Discussions around the country
To find ways forward on the big challenges facing the country, we need to explore with each other what we agree on, and what we disagree on. Polling work with BritainThinks showed that we as a nation think health and care and opportunities for struggling families were the country’s most important concerns, and immigration was our most divisive.
So we travelled the country to understand what’s driving this – talking to individuals, pulling together groups of people for a chat and, eventually, holding some more formal discussions to see what everyone thought.
Almost everyone we spoke recognised the pressures on our health and care services and knew they would only increase as we have an ageing population. It became clear that we’re deeply attached to the promise of free care at the point of use, but we know we all have to chip in to make that possible.
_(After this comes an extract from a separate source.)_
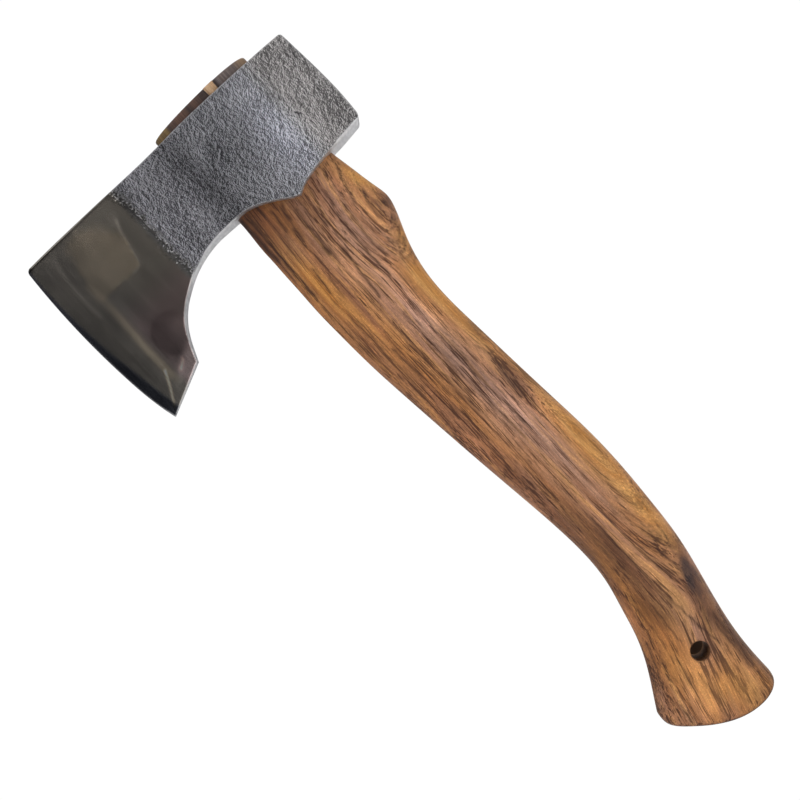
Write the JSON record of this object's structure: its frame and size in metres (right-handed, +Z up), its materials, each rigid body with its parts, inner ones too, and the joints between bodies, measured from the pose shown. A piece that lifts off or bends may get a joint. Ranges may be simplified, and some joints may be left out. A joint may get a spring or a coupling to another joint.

The disagreements begin when we start to think about who should be paying and how.
We see health and care as being part of the deal we made as a society – that we’d care for each other from cradle to grave. We know how the treatments provided by the NHS are funded. But we’re less clear how the care we receive as we approach the end of life is structured and funded. There’s a disconnect, and – as Covid-19 proved – that’s causing dangerous problems.
When it comes to poverty and opportunity, we’re increasingly aware of the signs of hardship, from street homelessness to foodbanks. We’re afraid that this is getting worse and we’re not happy living in a society where that’s happening. We generally agree on the opportunities that are needed – skills, jobs, training, help with childcare.
Immigration was the most divisive of the three themes – so divisive that people were wary about discussing the topic. While there were different views about what our priorities should be for a future immigration system, there was widespread (although not uniform) support for us having greater control – whether that meant controlling skilled immigration or ensuring the fair treatment of refugees.